That ever-present curtain accompanies us wherever we go, whatever we do - it hangs, heavy, between a person and their experiences. It is wrapped around us, enveloping and cloaking, veiling us from direct perception and direct understanding. We are creatures wrapped in mantles of limitation and boundary.

In the external, material world, what we know, we know through the faculties available to us - that is, through the various senses, the ability to think and reason, to discern patterns and connections. Even the ability for these senses, such as the sense of sight, to function, is dependent on the system and laws through which the world operates. Sight is dependant on the existence of light, and vision is limited to a narrow range of the full spectrum of light. All our information derived in this world is severely restricted and incomplete, just as our senses provide us only a limited and incomplete view of the material world we live in and our reason can carry us only so far in overcoming these limitations. Even when we expand the range and sensitivity of these senses through technology, limits apply through the restrictions inherent in the technology and through our ability to use, interpret, and understand the information gathered. We are limitation wrapped in limitation.

Knowledge and information in this world is partial knowledge, since as limited beings we are restricted to seeing things from one perspective or the other. We have trouble reconciling opposites as our perspective is circumscribed by the fact that we ourselves are delimited in so many ways. No one has complete knowledge of anything, and if they were able to gain it, their ability to process and completely and perfectly inter-relate that knowledge would face inherent limits.

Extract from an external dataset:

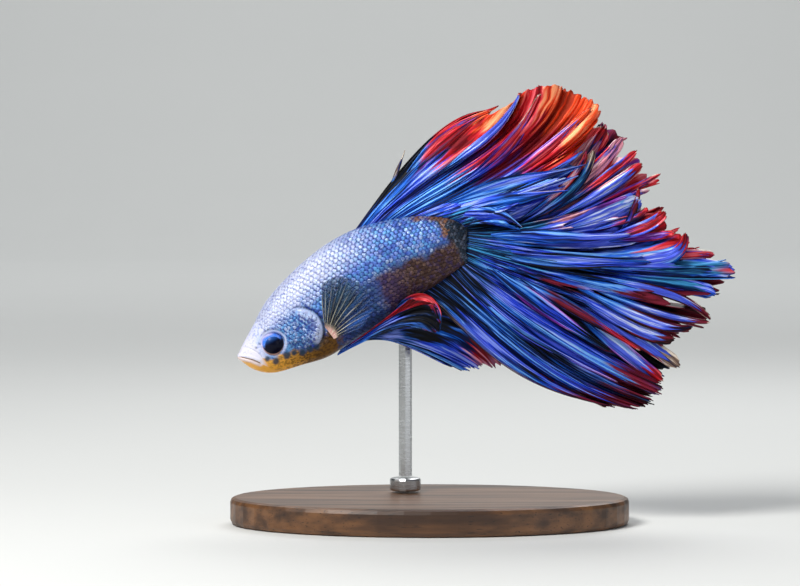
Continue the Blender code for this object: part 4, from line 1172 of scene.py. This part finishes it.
def mount_fin(name, material, node, sheets, slot="fin"):
    """Joins a fin's webs into one piece, each with its own tile of the bake map, in place of a node."""
    tiles = math.ceil(math.sqrt(len(sheets)))
    for index, sheet in enumerate(sheets):
        layer = sheet.data.uv_layers[BAKE_MAP].data
        layer.foreach_set("uv", ((read(layer, "uv", 2) + (index % tiles, index // tiles)) / tiles).ravel())
    select(*sheets)
    if len(sheets) > 1:
        bpy.ops.object.join()
    piece = bpy.context.object
    piece.name = piece.data.name = name
    dress(piece, material, slot, node)


def make_fingers(fin, name, material, node):
    """All of a fin's fingers as one piece."""
    wander = np.random.default_rng(11)
    rows = enumerate(FINGERS[fin])
    mount_fin(name, material, node, [make_finger(index, row, wander) for index, row in rows])


def make_tail(material):
    """The tail fin's web, the ruffles that lie over it and its fingers."""
    fins = props("fins")
    pleats = {"pleats": fins.pleats, "pleat_height": fins.pleat_height / MM}
    mount_fin("tail_fin", material, "caudal_fin", [make_sheet(
        "caudal", fins.columns, fins.rows, folds=8, fold_depth=1.5, overhang=0.02, **pleats)])
    ruffles = [
        # span across the fin, reach of its tip, side throw, where its folds start
        ((0.16, 0.37), 0.84, -1.5, 0.1),
        ((0.34, 0.52), 0.93, -1.9, 0.4),
        ((0.52, 0.68), 0.86, -1.2, 0.7),
        ((0.64, 0.8), 0.62, -1.9, 0.2),
        ((0.74, 0.95), 0.88, -1.6, 0.55),
    ]
    ragged = np.array([(0, 0.7), (0.14, 1), (0.24, 0.78), (0.4, 1), (0.52, 0.82), (0.68, 0.98), (0.8, 0.76),
                       (0.9, 0.9), (1.0, 0.7)])
    mount_fin("tail_fin_ruffles", material, "caudal_fin", [make_sheet(
        "caudal", 130, 60, span=span, edge=ragged * (1, far), out=out, folds=2.5, fold_depth=0.9,
        overhang=0.012, phase=phase, blunt=0.25, curl=0.01, **pleats) for span, far, out, phase in ruffles])
    make_fingers("caudal", "tail_fin_fingers", material, "caudal_fin")


def make_median_fins(material):
    """The back fin with its rear ruffle and fingers, and the belly fin."""
    edge = [(0, 0.9), (0.25, 1.0), (0.4, 0.8), (0.6, 1.02), (0.75, 0.7), (1.0, 0.7)]
    mount_fin("back_fin", material, "dorsal_fin", [
        make_sheet("dorsal", 320, 76, folds=6, fold_depth=1.1, overhang=0.016, pleats=34, pleat_height=0.26,
                   fringe=0.014),
        make_sheet("dorsal", 120, 60, span=(0.5, 0.9), edge=edge, out=-1.3, folds=2, fold_depth=0.7,
                   pleats=34, pleat_height=0.22, blunt=0.2)])
    make_fingers("dorsal", "back_fin_fingers", material, "dorsal_fin")
    mount_fin("belly_fin", material, "anal_fin", [make_sheet(
        "anal", 240, 76, folds=4, fold_depth=1.0, overhang=0.02, pleats=26, pleat_height=0.26, phase=0.2)])


def make_paired_fins(material, clear):
    """The two ventral fins, the near one's hooked tip, and the two side fins."""
    mount_fin("ventral_fin_left", material, "pelvic_fin_left", [make_sheet(
        "near_pelvic", 70, 60, folds=1, fold_depth=0.35, overhang=0.0, pleats=9, pleat_height=0.12)])
    mount_fin("ventral_fin_right", material, "pelvic_fin_right", [make_sheet(
        "far_pelvic", 90, 60, folds=2, fold_depth=0.5, overhang=0.01, pleats=14, pleat_height=0.16)])
    make_fingers("near_pelvic", "ventral_fin_left_hook", material, "pelvic_fin_left")
    for side, word in SIDES:
        mount_fin(f"side_fin_{word}", clear, f"pectoral_fin_{word}", [make_sheet(
            "pectoral", 140, 48, folds=3, fold_depth=0.25, overhang=0.0, pleats=11, pleat_height=0.09,
            side=side, web=props("fins").side_web)], "clear_fin")


# ---------------------------------------------------------------- stage


def hang(data, place, way):
    """Puts a lamp or camera in the scene, looking along a way."""
    holder = bpy.data.objects.new(data.name, data)
    bpy.context.scene.collection.objects.link(holder)
    holder.location = place
    holder.rotation_euler = Vector(way).to_track_quat("-Z", "Y").to_euler()
    return holder


def make_backdrop(paper):
    """A long sheet that turns up well behind the fish, so a camera can go all the way round inside it."""
    floor, _ = start_grid("backdrop", 8, 96)
    front, flat, radius, length, half_width = -5.0, 6.3, 0.5, 8.2, 5
    curve = radius * math.pi / 2
    for vertex in floor.data.vertices:
        run = (vertex.co.y + 1) / 2 * length  # metres along the sheet from its front edge
        bend = max(0.0, min(run - flat, curve)) / radius
        vertex.co = (vertex.co.x * half_width, front + min(run, flat) + radius * math.sin(bend),
                     radius * (1 - math.cos(bend)) + max(0.0, run - flat - curve))
    floor.data.materials.append(paper)
    floor.data.shade_smooth()


def make_stage():
    """Backdrop, soft studio lamps, a faint sky and the camera."""
    stage = props("stage")
    make_backdrop(make_paper(stage))
    lamps = {
        # place, what it faces, watts, width, colour
        "key": ((-0.22, -0.26, 0.36), (0.0, 0.0, 0.045), 2.3, 0.2, (1.0, 0.98, 0.95)),
        "fill": ((0.34, -0.3, 0.12), (0.0, 0.0, 0.045), 0.32, 0.3, (0.95, 0.97, 1.0)),
        "rim": ((0.1, 0.28, 0.3), (0.0, 0.0, 0.045), 0.35, 0.2, (1.0, 1.0, 1.0)),
        "wash": ((0.0, 1.0, 1.1), (0.0, 1.1, 0.0), 9.0, 1.2, (1.0, 1.0, 1.0)),
    }
    for name, (place, aim, power, width, tint) in lamps.items():
        light = bpy.data.lights.new(name, "AREA")
        light.shape = "DISK"
        light.energy, light.size, light.color = power, width, tint
        hang(light, place, Vector(aim) - Vector(place))
    world = bpy.data.worlds.new("studio")
    world.use_nodes = True
    sky = world.node_tree.nodes["Background"]
    sky.inputs["Color"].default_value = (*srgb("#e8ecf0"), 1)
    sky.inputs["Strength"].default_value = 0.16
    bpy.context.scene.world = world
    bpy.context.scene.view_settings.view_transform = "Standard"

    lens = bpy.data.cameras.new("camera")
    lens.lens, lens.sensor_width = stage.lens, 36
    aim = Vector((-0.0049, 0, 0.0382))  # the middle of the view
    way = Vector((0, math.cos(stage.elevation), -math.sin(stage.elevation)))
    bpy.context.scene.camera = hang(lens, aim - way * stage.distance, way)


# ---------------------------------------------------------------- the add-on


class BETTA_OT_body(bpy.types.Operator):
    """Make the skin and its scale coat"""
    bl_idname = "betta.body"
    bl_label = "Skin and scales"

    def execute(self, context):
        make_skin(make_skin_material(props("skin")))
        make_scales(make_scale_material(props("skin")))
        return {"FINISHED"}


class BETTA_OT_eyes(bpy.types.Operator):
    """Make the eyes"""
    bl_idname = "betta.eyes"
    bl_label = "Eyes"

    def execute(self, context):
        make_eyes(make_eye_material(props("eyes")))
        return {"FINISHED"}


class BETTA_OT_fins(bpy.types.Operator):
    """Make the seven fins"""
    bl_idname = "betta.fins"
    bl_label = "Fins"

    def execute(self, context):
        fins = props("fins")
        web = make_fin_material(fins)
        make_tail(web)
        make_median_fins(web)
        make_paired_fins(web, make_clear_fin_material(fins))
        return {"FINISHED"}


class BETTA_OT_stand(bpy.types.Operator):
    """Finish the display stand"""
    bl_idname = "betta.stand"
    bl_label = "Stand"

    def execute(self, context):
        finishes = {"stand_base": make_walnut(), "stand_rod": make_steel()}
        finishes["stand_collar"] = finishes["stand_rod"]
        for node, material in finishes.items():
            for holder in bpy.data.objects[node].material_slots:
                holder.material = material
        return {"FINISHED"}


class BETTA_OT_stage(bpy.types.Operator):
    """Make the backdrop, lamps and camera"""
    bl_idname = "betta.stage"
    bl_label = "Stage"

    def execute(self, context):
        make_stage()
        return {"FINISHED"}


class BETTA_PT_panel(bpy.types.Panel):
    """Lists the fish's pieces"""
    bl_idname = "BETTA_PT_panel"
    bl_label = "Betta"
    bl_space_type = "VIEW_3D"
    bl_region_type = "UI"
    bl_category = "Betta"

    def draw(self, context):
        for operator in OPERATORS:
            self.layout.operator(operator.bl_idname)


OPERATORS = (BETTA_OT_body, BETTA_OT_eyes, BETTA_OT_fins, BETTA_OT_stand, BETTA_OT_stage)
GROUPS = {"betta_body": BettaBody, "betta_skin": BettaSkinColours, "betta_fins": BettaFins,
          "betta_eyes": BettaEyes, "betta_stage": BettaStage}


def register():
    """Registers the groups, the operators and the panel."""
    for group in (*GROUPS.values(), *OPERATORS, BETTA_PT_panel):
        bpy.utils.register_class(group)
    for name, group in GROUPS.items():
        setattr(bpy.types.Scene, name, PointerProperty(type=group))


def unregister():
    """Takes them all out again."""
    for name in GROUPS:
        delattr(bpy.types.Scene, name)
    for group in (BETTA_PT_panel, *OPERATORS, *GROUPS.values()):
        bpy.utils.unregister_class(group)


def main():
    """Builds everything in order."""
    register()
    bpy.ops.betta.body()
    bpy.ops.betta.eyes()
    bpy.ops.betta.fins()
    bpy.ops.betta.stand()
    bpy.ops.betta.stage()


if __name__ == "__main__":
    main()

Total illumination in which there is no error, and in which all seeming opposites are reconciled is only with God. “God embraces all things in knowledge...God is knower of all things....” (6:59, 4:176) Creation only experiences a limited light – it is a night in which created beings stumble about in the darkness of their own boundaries and their own finite knowledge. To the extent that we rely solely upon what we create and what we invent, we will be in error since our inventions, ideologies, and systems are suffused with the same constraints which we have – they are the product and reflection of limited creatures drawing upon their own fenced-in understandings. [2]

“...the created things encompass nothing of His knowledge, except what He pleases....” God’s knowledge alone is perfect and complete and no one knows a thing in every respect except God “...who encompasses everything....” (Qur'an 65:12)

The Qur’an says: “Nothing is like Him.” (Qur'an 42:11) After God there is nothing but creation. Since only God is absolute knowledge, everything created, everything at a level other than God, is to some extent, error. “Say...Who encompasses the hearing and the sight....And Who regulates the systems....and what is there after the Real but error....” (10:31, 32)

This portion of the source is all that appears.